Okay, I withdraw my comment. I was specifically objecting to the crude caricature of God, who, we all know, may be omnipotent but cannot act contrary to his own nature, which includes the desire to create autonomous beings separate from himself, not atheist machines.

Anonymous said...

I dunno, Ms. Argghh -

The "all we are is dust in the wind" line could be read as spiritually liberating in a sense.

We have to embrace our insignificance before we embrace our true significance.

(my bumper sticker wisdom of the day)

Eeevil Right Wing Nut said...

“All we do crumbles to the ground though we refuse to see”

To me the words to Dust in the Wind speak of the fleetingness of life and the temporary nature of man and his works on the earthly plane so one should not put too much emphasis on the physical realm.

Alan –

“It only leads to deeper darkness where the fish have no eyes and can't recognize the light anymore.”

Good analogy!

Anonymous said...

Will: Why not bring Socrates and Tyler Durden into it?

"When I left him, I reasoned thus with myself: I am wiser than this man, for neither of us appears to know anything great and good; but he fancies he knows something, although he knows nothing; whereas I, as I do not know anything, so I do not fancy I do. In this trifling particular, then, I appear to be wiser than he, because I do not fancy I know what I do not know."

Durden, paraphrase: "It is only when you admit you know nothing that you can learn anything."

Anonymous said...

Jihadists are nihilists. So are Nazis.

Nihilists. Anti-theists. Destroyers.

If I'm understanding Fr. Rose correctly, he pretty much says there are no such things as atheists or agnostics. They are actually antitheists. And at heart, ultimately nihilists.

The Father Rose chapter is eye-opening and so is Dr. Bob's commentary on it and I thank this blog for directing me to it.

Mother Effingby said...

"For example, I used to love to go to Dodger Stadium, because it was like going to a park. It was positively edenic. No loud and annoying rock music blaring from the speakers, no ads filling every square inch of unused space, and a certain gentility among most of the fans. But now, they literally don’t give you a silent moment to ruminate and enjoy the natural rhythm of the game."

I used to go to movies for this same reason. The theaters were like temples. Quiet, where you could think. Anticipate an upcoming movie. Now they all but tell you the outcome of the upcoming movie, so why bother to see it.
And commercials! They are on from the moment you get in. They made stadium style seating, but put in these annoying lights that make me want to have a seizure every time I go up the steps to my seat.
The movies are horrid....a perfect example of vital man at his worst. I guess the theater experience is a good summation of the vital around us.

Van Harvey said...

"However, I have a very deep spiritual commitment to honor, integrity, and charity. I demand it in myself and I demand it in those whom I offer respect and friendship"

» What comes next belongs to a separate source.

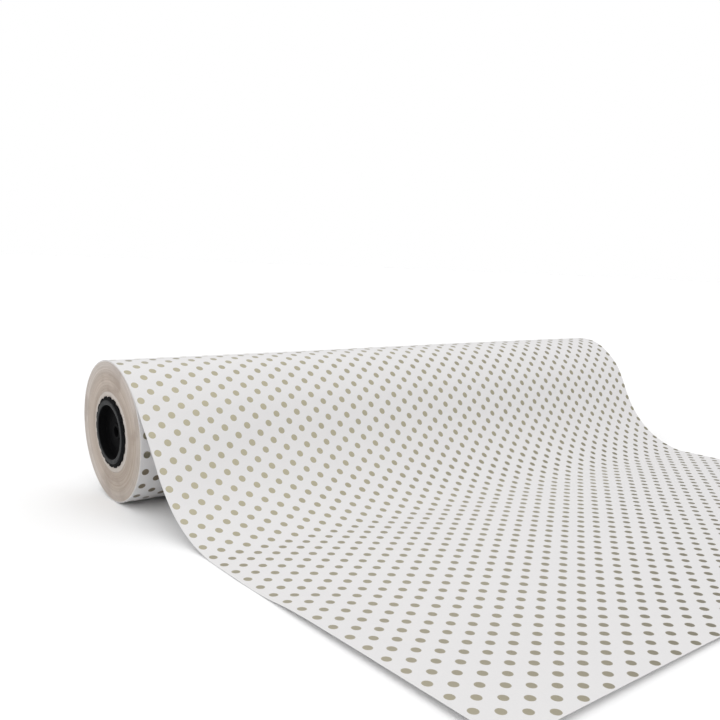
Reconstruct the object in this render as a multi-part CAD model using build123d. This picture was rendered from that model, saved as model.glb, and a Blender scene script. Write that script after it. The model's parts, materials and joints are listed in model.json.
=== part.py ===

There may be an argument to be made, that this is the true (this worldly) aim of religion, and the dreaded anti-target of the vitalist.

I dislike hypothetical’s, but for grins, imagine if you took two people, one deeply and truthfully religious, and one intensely atheistic of the 'do your own thing' anti virtues vein, and if we, in that 'someway' only imaginable in hypothetical’s, removed any religious information from their lives, wouldn't Karl's description describe the earthly essence of what the religious person's view would be? And isn't the opposite what the atheists view would still seek after?

The vitalists core is that they seek after possessing and interacting with Stuff here and now with no idea of further values or purposes than the sensory pleasures to be derived from that Stuff for them here and now, or in rare cases to be gotten from Stuff in the (not too distant) future. Those misophosies they uphold will be focused solely on praising and pursuing Stuff and especially those who attain the most prodigious amounts of Stuff.

For when the Capital 'Q' Quality of spirit is taken off the table, physical quantities of Stuff will become the focus of worship; the substitute for a sense of self is a grasping of quantities of stuff that the self can acquire. Such a focus is directed not only to physical stuff, but is also determined to turn Quality of thought - integrated concepts and Truths, into unrelated, disintegrated particulars, denying even the possibility of there being a One Truth, mocking it into a fractured collection of many facts.

As Gagdad said "But then, these subhuman philosophies become the justification to fall further into vital animality. Postmodern philosophies use the spirit to deny the spirit, leaving us with a wholly horizontal wasteland of matter and instinct."

The spiritually attuned religious persons focus is on the higher values to be attained and realized inwardly, from their incidental interaction with stuff, but that stuff has no significant value for them other than what their disciplined handling of it helps them to build within their own character and those they care for, Quality of thought and deed is paramount, quantity is incidental.

A seeking after what you can lay your hands on as the focus of your goals, leads you no higher than what you can lay your hands on. I've taken religion, and more specifically religious dogma, as being vehicles for carrying a persons thoughts towards the ideal of the One, but I think that that can only authentically be approached after realizing the One of your own self; a self that is not fractured, disintegrated, by contradictory vital pursuits, but instead is a self that is integrated and purposive, which requires a commitment to honor and integrity.

If that sense of One is attained within yourself, then the foundation for a contemplation of the wider One would seem to be a natural next step, the hitch for the incidental atheist, is that the step must be found by looking not only upwards but at the same time by inwardly seeking outwards. However I don't see their position as being in any meaningful way opposed to those who do seek further, while the Vitalist most assuredly is.